Down the hall, 7th-grade math teacher Elisha Boyd and 7th-grade ELA teacher Sherry-Ann Atkinson group their students for what they call peer tutoring. “Ms. Atkinson will take 12 kids and I will take the other 33 math students,” Boyd explained.

Because Atkinson is certified in special education, it makes sense for her to work intensively with the smaller group. Boyd, meanwhile, has a good number of advanced math students. Out of her 33, “20 will be taught and the other 13 will teach them” as peer math tutors, she said, allowing her to preside over a large group working at different levels. Research shows that strong students benefit from teaching their peers.

Chapter Leader Betty Nieves calls these practices “flexible class size.” Principal Campbell encourages the flexibility as a way to prompt staff to innovate without fear of breaking rules. “Trust has to come from everywhere,” she said.
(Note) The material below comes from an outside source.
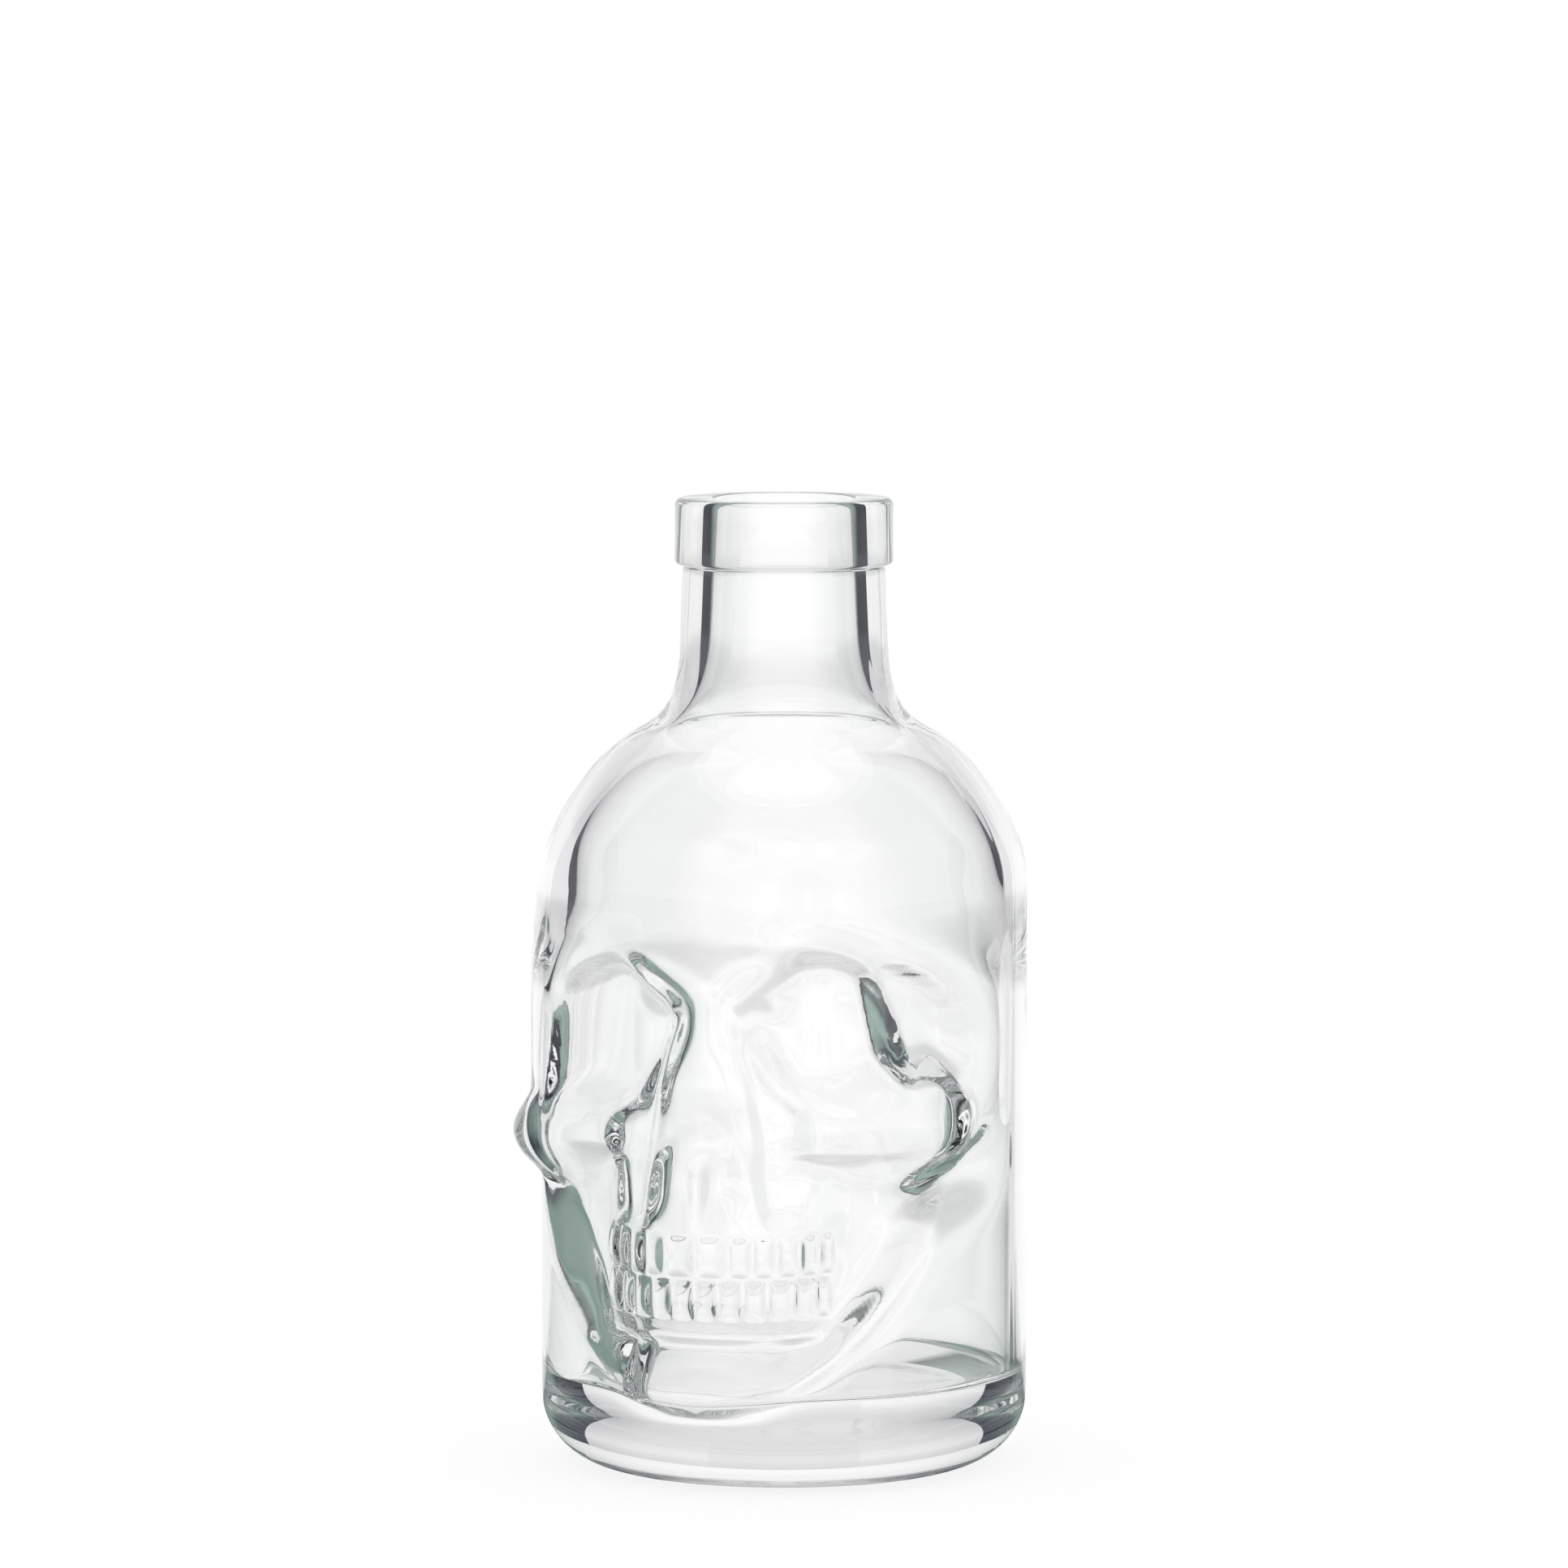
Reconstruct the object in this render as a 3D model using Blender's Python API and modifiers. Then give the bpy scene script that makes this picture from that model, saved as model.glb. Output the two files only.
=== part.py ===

PROSE has unleashed teachers’ strengths and creativity at the School of Integrated Learning, which is next to the Albany Houses and shares its building with a well-endowed charter and a school in the mayor’s renewal program.

And their innovations are showing results. While its ELA scores are still below the city average, the school exceeded all its progress, achievement, environment and achievement-gap targets on the latest School Quality Review.

“It’s exciting,” said Atkinson. “I can see a change. And you see it in the assessments. There is a lot of growth.”